BEGIN

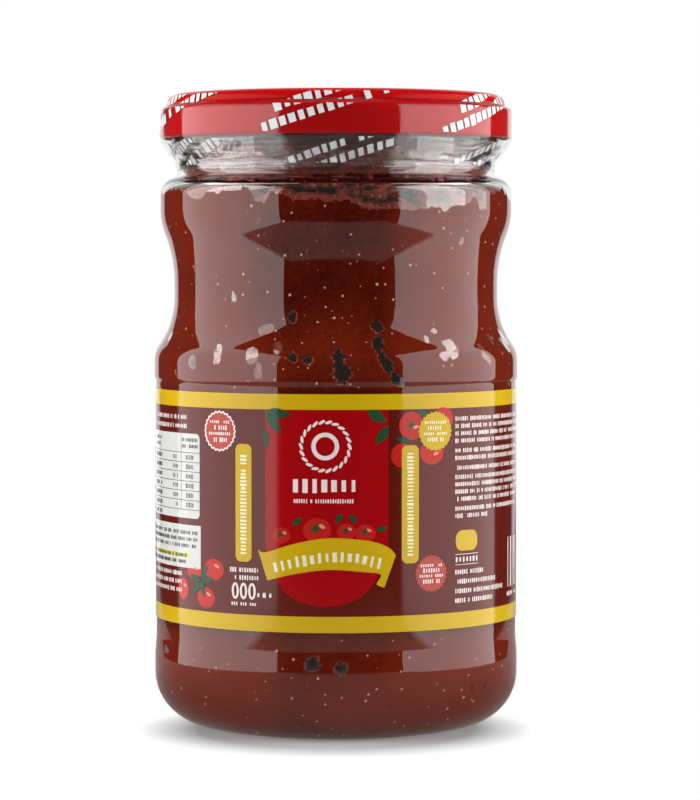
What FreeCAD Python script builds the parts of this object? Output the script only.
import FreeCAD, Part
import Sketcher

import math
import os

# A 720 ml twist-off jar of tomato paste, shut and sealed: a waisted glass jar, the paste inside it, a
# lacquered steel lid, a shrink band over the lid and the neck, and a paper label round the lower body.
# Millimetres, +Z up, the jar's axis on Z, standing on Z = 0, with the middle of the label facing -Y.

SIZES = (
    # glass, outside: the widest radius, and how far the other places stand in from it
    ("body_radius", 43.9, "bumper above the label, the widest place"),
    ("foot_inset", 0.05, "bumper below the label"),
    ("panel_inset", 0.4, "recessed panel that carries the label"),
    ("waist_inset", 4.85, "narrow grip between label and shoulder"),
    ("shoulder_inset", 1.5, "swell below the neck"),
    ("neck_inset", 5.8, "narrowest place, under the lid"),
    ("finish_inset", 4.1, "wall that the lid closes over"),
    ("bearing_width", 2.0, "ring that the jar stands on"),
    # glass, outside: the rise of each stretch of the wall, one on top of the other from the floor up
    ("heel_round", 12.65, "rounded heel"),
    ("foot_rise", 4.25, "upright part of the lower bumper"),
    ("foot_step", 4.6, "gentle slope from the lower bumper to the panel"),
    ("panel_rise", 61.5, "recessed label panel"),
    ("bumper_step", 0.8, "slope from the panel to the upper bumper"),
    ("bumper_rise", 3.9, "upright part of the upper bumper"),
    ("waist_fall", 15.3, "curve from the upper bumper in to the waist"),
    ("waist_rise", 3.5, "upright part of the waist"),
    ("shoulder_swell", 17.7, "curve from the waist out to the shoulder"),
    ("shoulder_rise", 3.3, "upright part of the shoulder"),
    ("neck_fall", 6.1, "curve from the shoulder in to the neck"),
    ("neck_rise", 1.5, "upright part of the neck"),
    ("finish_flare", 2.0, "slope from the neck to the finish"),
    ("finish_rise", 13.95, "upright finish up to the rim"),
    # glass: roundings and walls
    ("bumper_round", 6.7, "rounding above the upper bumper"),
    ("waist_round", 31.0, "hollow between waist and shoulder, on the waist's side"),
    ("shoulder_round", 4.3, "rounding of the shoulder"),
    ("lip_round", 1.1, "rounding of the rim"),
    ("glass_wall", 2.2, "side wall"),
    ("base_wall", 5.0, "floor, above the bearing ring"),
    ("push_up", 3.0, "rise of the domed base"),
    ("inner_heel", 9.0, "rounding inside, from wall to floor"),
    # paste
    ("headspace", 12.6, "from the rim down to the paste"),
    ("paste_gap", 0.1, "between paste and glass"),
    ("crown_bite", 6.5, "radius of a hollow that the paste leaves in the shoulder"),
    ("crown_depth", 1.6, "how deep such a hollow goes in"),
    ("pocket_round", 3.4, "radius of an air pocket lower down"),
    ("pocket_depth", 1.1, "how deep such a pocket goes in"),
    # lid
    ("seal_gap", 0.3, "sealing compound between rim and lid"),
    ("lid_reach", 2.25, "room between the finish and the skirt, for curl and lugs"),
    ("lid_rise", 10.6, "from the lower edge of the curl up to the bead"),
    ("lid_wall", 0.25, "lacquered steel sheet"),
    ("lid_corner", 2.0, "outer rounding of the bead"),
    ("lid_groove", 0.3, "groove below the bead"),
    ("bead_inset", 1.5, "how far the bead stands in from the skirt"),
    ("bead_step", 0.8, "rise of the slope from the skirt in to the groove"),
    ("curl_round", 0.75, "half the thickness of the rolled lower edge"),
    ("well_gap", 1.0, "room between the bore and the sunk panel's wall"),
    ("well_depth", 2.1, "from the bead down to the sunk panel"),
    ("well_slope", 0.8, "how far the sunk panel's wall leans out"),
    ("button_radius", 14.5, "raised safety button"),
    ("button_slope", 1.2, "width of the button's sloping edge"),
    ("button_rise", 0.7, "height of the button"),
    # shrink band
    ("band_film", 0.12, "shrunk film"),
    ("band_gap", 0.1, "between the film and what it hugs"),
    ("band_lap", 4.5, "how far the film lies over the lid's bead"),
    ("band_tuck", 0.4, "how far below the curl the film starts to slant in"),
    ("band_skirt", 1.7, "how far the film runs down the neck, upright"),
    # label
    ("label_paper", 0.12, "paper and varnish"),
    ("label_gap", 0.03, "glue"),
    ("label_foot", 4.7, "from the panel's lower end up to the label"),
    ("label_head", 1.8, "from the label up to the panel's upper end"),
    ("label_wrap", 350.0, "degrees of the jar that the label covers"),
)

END

* [EXERCISE DETAILS] All of the data must be returned exactly.

* [RESPONSE TO THIS EXERCISE]
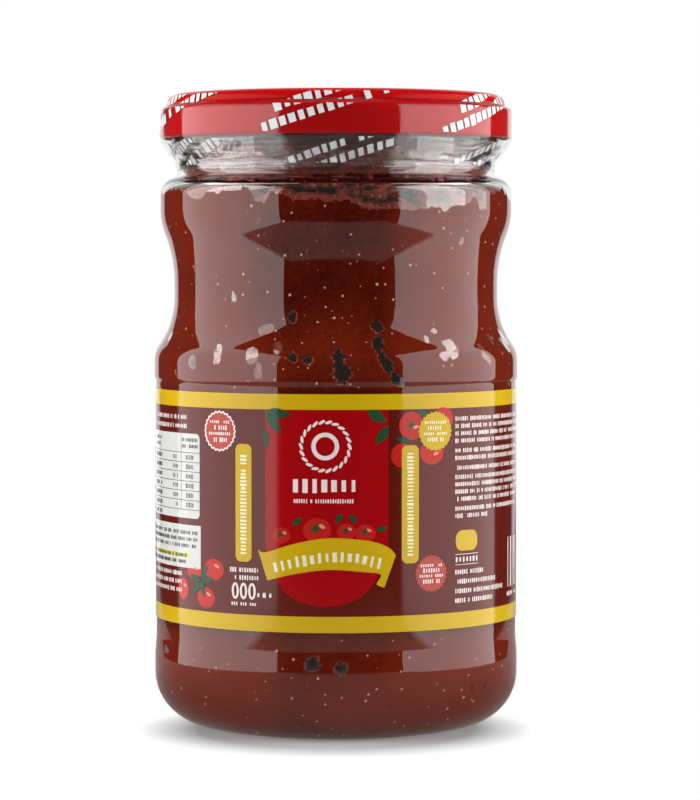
What FreeCAD Python script builds the parts of this object? Output the script only.
import FreeCAD, Part
import Sketcher

import math
import os

# A 720 ml twist-off jar of tomato paste, shut and sealed: a waisted glass jar, the paste inside it, a
# lacquered steel lid, a shrink band over the lid and the neck, and a paper label round the lower body.
# Millimetres, +Z up, the jar's axis on Z, standing on Z = 0, with the middle of the label facing -Y.

SIZES = (
    # glass, outside: the widest radius, and how far the other places stand in from it
    ("body_radius", 43.9, "bumper above the label, the widest place"),
    ("foot_inset", 0.05, "bumper below the label"),
    ("panel_inset", 0.4, "recessed panel that carries the label"),
    ("waist_inset", 4.85, "narrow grip between label and shoulder"),
    ("shoulder_inset", 1.5, "swell below the neck"),
    ("neck_inset", 5.8, "narrowest place, under the lid"),
    ("finish_inset", 4.1, "wall that the lid closes over"),
    ("bearing_width", 2.0, "ring that the jar stands on"),
    # glass, outside: the rise of each stretch of the wall, one on top of the other from the floor up
    ("heel_round", 12.65, "rounded heel"),
    ("foot_rise", 4.25, "upright part of the lower bumper"),
    ("foot_step", 4.6, "gentle slope from the lower bumper to the panel"),
    ("panel_rise", 61.5, "recessed label panel"),
    ("bumper_step", 0.8, "slope from the panel to the upper bumper"),
    ("bumper_rise", 3.9, "upright part of the upper bumper"),
    ("waist_fall", 15.3, "curve from the upper bumper in to the waist"),
    ("waist_rise", 3.5, "upright part of the waist"),
    ("shoulder_swell", 17.7, "curve from the waist out to the shoulder"),
    ("shoulder_rise", 3.3, "upright part of the shoulder"),
    ("neck_fall", 6.1, "curve from the shoulder in to the neck"),
    ("neck_rise", 1.5, "upright part of the neck"),
    ("finish_flare", 2.0, "slope from the neck to the finish"),
    ("finish_rise", 13.95, "upright finish up to the rim"),
    # glass: roundings and walls
    ("bumper_round", 6.7, "rounding above the upper bumper"),
    ("waist_round", 31.0, "hollow between waist and shoulder, on the waist's side"),
    ("shoulder_round", 4.3, "rounding of the shoulder"),
    ("lip_round", 1.1, "rounding of the rim"),
    ("glass_wall", 2.2, "side wall"),
    ("base_wall", 5.0, "floor, above the bearing ring"),
    ("push_up", 3.0, "rise of the domed base"),
    ("inner_heel", 9.0, "rounding inside, from wall to floor"),
    # paste
    ("headspace", 12.6, "from the rim down to the paste"),
    ("paste_gap", 0.1, "between paste and glass"),
    ("crown_bite", 6.5, "radius of a hollow that the paste leaves in the shoulder"),
    ("crown_depth", 1.6, "how deep such a hollow goes in"),
    ("pocket_round", 3.4, "radius of an air pocket lower down"),
    ("pocket_depth", 1.1, "how deep such a pocket goes in"),
    # lid
    ("seal_gap", 0.3, "sealing compound between rim and lid"),
    ("lid_reach", 2.25, "room between the finish and the skirt, for curl and lugs"),
    ("lid_rise", 10.6, "from the lower edge of the curl up to the bead"),
    ("lid_wall", 0.25, "lacquered steel sheet"),
    ("lid_corner", 2.0, "outer rounding of the bead"),
    ("lid_groove", 0.3, "groove below the bead"),
    ("bead_inset", 1.5, "how far the bead stands in from the skirt"),
    ("bead_step", 0.8, "rise of the slope from the skirt in to the groove"),
    ("curl_round", 0.75, "half the thickness of the rolled lower edge"),
    ("well_gap", 1.0, "room between the bore and the sunk panel's wall"),
    ("well_depth", 2.1, "from the bead down to the sunk panel"),
    ("well_slope", 0.8, "how far the sunk panel's wall leans out"),
    ("button_radius", 14.5, "raised safety button"),
    ("button_slope", 1.2, "width of the button's sloping edge"),
    ("button_rise", 0.7, "height of the button"),
    # shrink band
    ("band_film", 0.12, "shrunk film"),
    ("band_gap", 0.1, "between the film and what it hugs"),
    ("band_lap", 4.5, "how far the film lies over the lid's bead"),
    ("band_tuck", 0.4, "how far below the curl the film starts to slant in"),
    ("band_skirt", 1.7, "how far the film runs down the neck, upright"),
    # label
    ("label_paper", 0.12, "paper and varnish"),
    ("label_gap", 0.03, "glue"),
    ("label_foot", 4.7, "from the panel's lower end up to the label"),
    ("label_head", 1.8, "from the label up to the panel's upper end"),
    ("label_wrap", 350.0, "degrees of the jar that the label covers"),
)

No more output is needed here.